_Instruction_:
Write out the listing below again, precisely as it is given.

_Records supplied_:
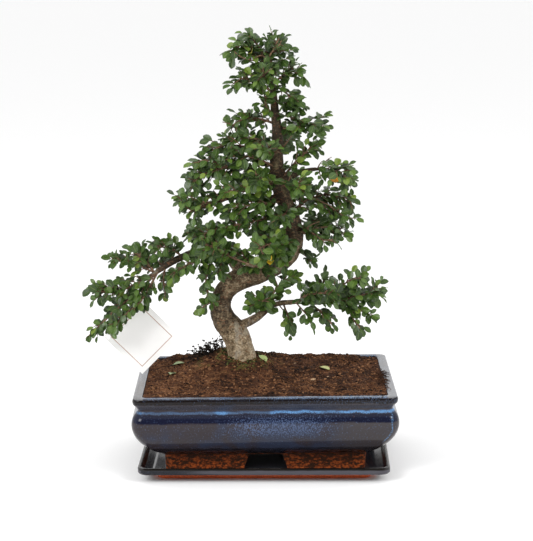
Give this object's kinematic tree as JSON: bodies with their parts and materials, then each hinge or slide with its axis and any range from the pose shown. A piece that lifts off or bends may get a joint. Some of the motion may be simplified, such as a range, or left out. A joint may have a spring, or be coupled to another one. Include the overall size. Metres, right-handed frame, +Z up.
{
  "type": "potted bonsai tree",
  "caption": "Small broadleaf tree with an S-curved trunk and spreading leafy branches, rooted in a low rectangular glazed pot on its drip tray, with a plain hang card.",
  "frame": {"origin": "middle of the drip tray's flat underside, on the surface that the tray stands on", "axes": "+Z up along the tree, +X along the pot's length to the right, -Y towards the side that the tree is shown from"},
  "size_m": [0.3531, 0.2032, 0.4922],
  "materials": {
    "blue_glaze": "gloss",
    "tray_glaze": "gloss",
    "peat_soil": "matte",
    "card_paper": "matte",
    "bark": "matte",
    "leaf_green": "satin"
  },
  "bodies": {
    "root": {"drip_tray": "tray_glaze", "fallen_leaf_left": "leaf_green", "fallen_leaf_left_back": "leaf_green", "fallen_leaf_right": "leaf_green", "fallen_leaf_trunk": "leaf_green", "hang_card": "card_paper", "pot": "blue_glaze", "soil": "peat_soil", "spray_back_high": "leaf_green", "spray_back_left": "leaf_green", "spray_back_low": "leaf_green", "spray_back_mid": "leaf_green", "spray_back_right": "leaf_green", "spray_bulge_right": "leaf_green", "spray_centre_front": "leaf_green", "spray_centre_left": "leaf_green", "spray_centre_low": "leaf_green", "spray_crown_back": "leaf_green", "spray_crown_front": "leaf_green", "spray_crown_high_left": "leaf_green", "spray_crown_left": "leaf_green", "spray_crown_right": "leaf_green", "spray_crown_top": "leaf_green", "spray_drooping_right": "leaf_green", "spray_front_high": "leaf_green", "spray_front_mid": "leaf_green", "spray_hanging_left": "leaf_green", "spray_left_back": "leaf_green", "spray_left_hang": "leaf_green", "spray_left_hang_front": "leaf_green", "spray_left_high": "leaf_green", "spray_left_low": "leaf_green", "spray_left_shoulder": "leaf_green", "spray_left_tip": "leaf_green", "spray_left_up": "leaf_green", "spray_low_centre": "leaf_green", "spray_low_mid_right": "leaf_green", "spray_low_right_back": "leaf_green", "spray_low_right_front": "leaf_green", "spray_low_right_hang": "leaf_green", "spray_low_right_tip": "leaf_green", "spray_low_tip_hang": "leaf_green", "spray_mid_right": "leaf_green", "spray_second_left": "leaf_green", "spray_second_left_high": "leaf_green", "spray_shoulder_right": "leaf_green", "spray_upper_left": "leaf_green", "spray_upper_left_high": "leaf_green", "spray_upper_left_low": "leaf_green", "spray_upper_right": "leaf_green", "trunk": "bark"}
  },
  "joints": []
}
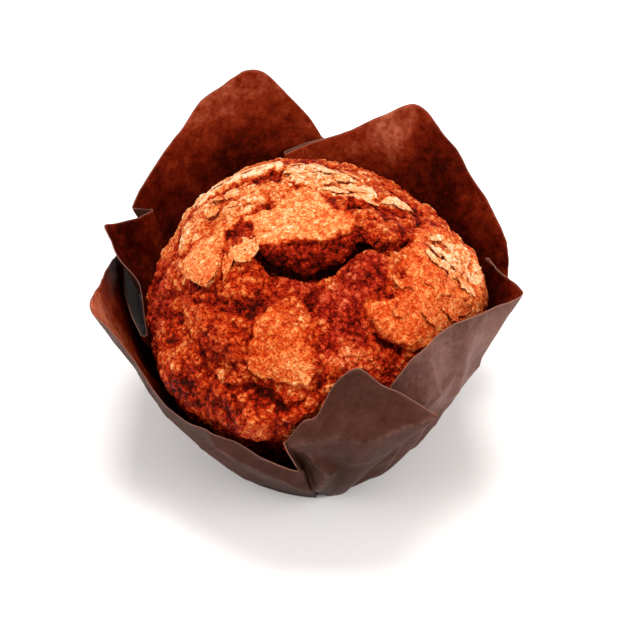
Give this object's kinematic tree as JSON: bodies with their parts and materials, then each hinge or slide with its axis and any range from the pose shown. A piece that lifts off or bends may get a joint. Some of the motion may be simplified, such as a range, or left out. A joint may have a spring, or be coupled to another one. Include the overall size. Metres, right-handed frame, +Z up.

_Result of this task_:
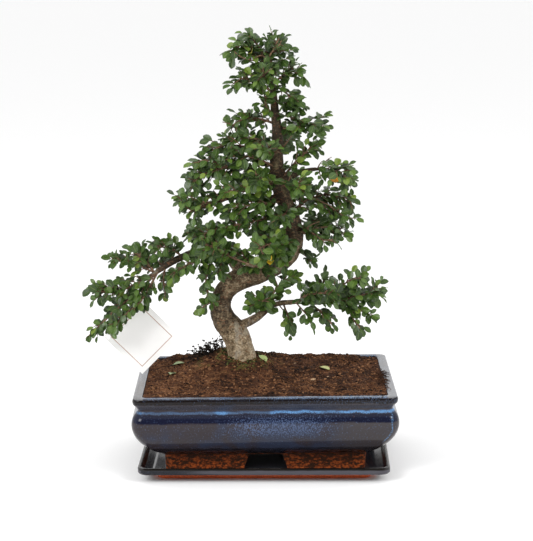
Give this object's kinematic tree as JSON: bodies with their parts and materials, then each hinge or slide with its axis and any range from the pose shown. A piece that lifts off or bends may get a joint. Some of the motion may be simplified, such as a range, or left out. A joint may have a spring, or be coupled to another one. Include the overall size. Metres, right-handed frame, +Z up.
{
  "type": "potted bonsai tree",
  "caption": "Small broadleaf tree with an S-curved trunk and spreading leafy branches, rooted in a low rectangular glazed pot on its drip tray, with a plain hang card.",
  "frame": {"origin": "middle of the drip tray's flat underside, on the surface that the tray stands on", "axes": "+Z up along the tree, +X along the pot's length to the right, -Y towards the side that the tree is shown from"},
  "size_m": [0.3531, 0.2032, 0.4922],
  "materials": {
    "blue_glaze": "gloss",
    "tray_glaze": "gloss",
    "peat_soil": "matte",
    "card_paper": "matte",
    "bark": "matte",
    "leaf_green": "satin"
  },
  "bodies": {
    "root": {"drip_tray": "tray_glaze", "fallen_leaf_left": "leaf_green", "fallen_leaf_left_back": "leaf_green", "fallen_leaf_right": "leaf_green", "fallen_leaf_trunk": "leaf_green", "hang_card": "card_paper", "pot": "blue_glaze", "soil": "peat_soil", "spray_back_high": "leaf_green", "spray_back_left": "leaf_green", "spray_back_low": "leaf_green", "spray_back_mid": "leaf_green", "spray_back_right": "leaf_green", "spray_bulge_right": "leaf_green", "spray_centre_front": "leaf_green", "spray_centre_left": "leaf_green", "spray_centre_low": "leaf_green", "spray_crown_back": "leaf_green", "spray_crown_front": "leaf_green", "spray_crown_high_left": "leaf_green", "spray_crown_left": "leaf_green", "spray_crown_right": "leaf_green", "spray_crown_top": "leaf_green", "spray_drooping_right": "leaf_green", "spray_front_high": "leaf_green", "spray_front_mid": "leaf_green", "spray_hanging_left": "leaf_green", "spray_left_back": "leaf_green", "spray_left_hang": "leaf_green", "spray_left_hang_front": "leaf_green", "spray_left_high": "leaf_green", "spray_left_low": "leaf_green", "spray_left_shoulder": "leaf_green", "spray_left_tip": "leaf_green", "spray_left_up": "leaf_green", "spray_low_centre": "leaf_green", "spray_low_mid_right": "leaf_green", "spray_low_right_back": "leaf_green", "spray_low_right_front": "leaf_green", "spray_low_right_hang": "leaf_green", "spray_low_right_tip": "leaf_green", "spray_low_tip_hang": "leaf_green", "spray_mid_right": "leaf_green", "spray_second_left": "leaf_green", "spray_second_left_high": "leaf_green", "spray_shoulder_right": "leaf_green", "spray_upper_left": "leaf_green", "spray_upper_left_high": "leaf_green", "spray_upper_left_low": "leaf_green", "spray_upper_right": "leaf_green", "trunk": "bark"}
  },
  "joints": []
}
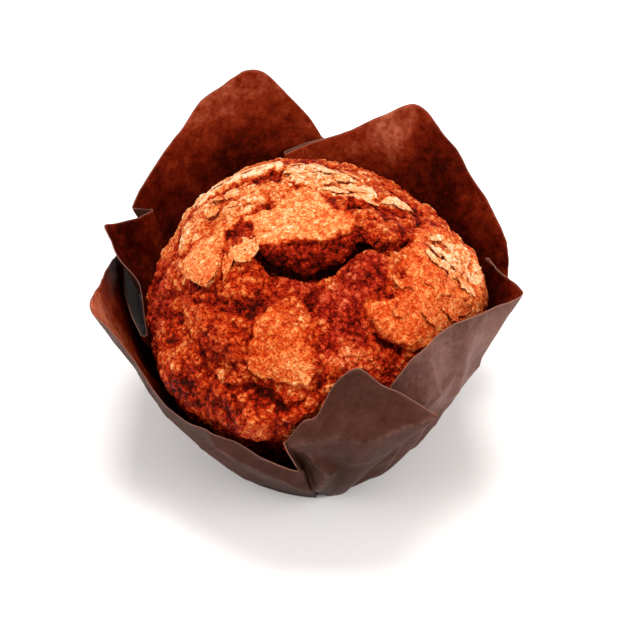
Give this object's kinematic tree as JSON: bodies with their parts and materials, then each hinge or slide with its axis and any range from the pose shown. A piece that lifts off or bends may get a joint. Some of the motion may be simplified, such as a range, or left out. A joint may have a spring, or be coupled to another one. Include the overall size. Metres, right-handed frame, +Z up.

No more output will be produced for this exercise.